The second problem we face is that the smaller provinces themselves would see a substantial disproportion as they were levelled out down to the allowable floors set by the so-called senatorial floor. That problem would lead to a different kind of disproportion: relative levels of under-representation or overrepresentation among those smaller provinces. That is a fundamental problem.
Finally, I want to point out that I fundamentally disagree with the Liberal member who has proposed this alternative, although I respect his opinion very much. I personally do not think there is anything fundamentally wrong with a increasing the number of members in the House of Commons. In 1867 there were about 165 members in the House of Commons; we now have about twice as many members, for a population that is about 10 times as large.
There are some areas of the country where this has led to many populous but geographically small ridings. I will just put it in my own area. If we go back and look at a map of the area covered by Lanark, Frontenac, Lennox and Addington, the first electoral map postdated 1867, what we would see is that they do not fit perfectly, but there were about four ridings in an area that is now covered by one riding.
Relatively speaking, those people have seen their representation decline.
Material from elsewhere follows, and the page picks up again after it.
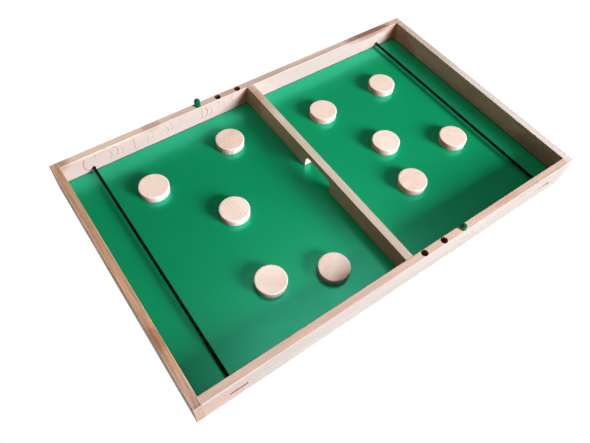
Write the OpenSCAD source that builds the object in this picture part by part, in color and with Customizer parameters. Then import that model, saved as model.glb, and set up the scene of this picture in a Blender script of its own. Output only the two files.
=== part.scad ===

That is a reality of life, not in all parts of Canada but in large parts of Canada. It seems to me that slowing down that process of relative decline and relatively geographically expanding ridings is something that, for those of us who represent rural Canada, is meaningful.
If there is a concern about cost, and I have heard him mention that, let us look at some of the other costs in this chamber and perhaps when he gets to ask his question, as he will do in a moment, I will invite him to comment on whether or not he thinks we could get the same result by perhaps lowering our salaries somewhat or in some other way dealing with costs rather than removing representation.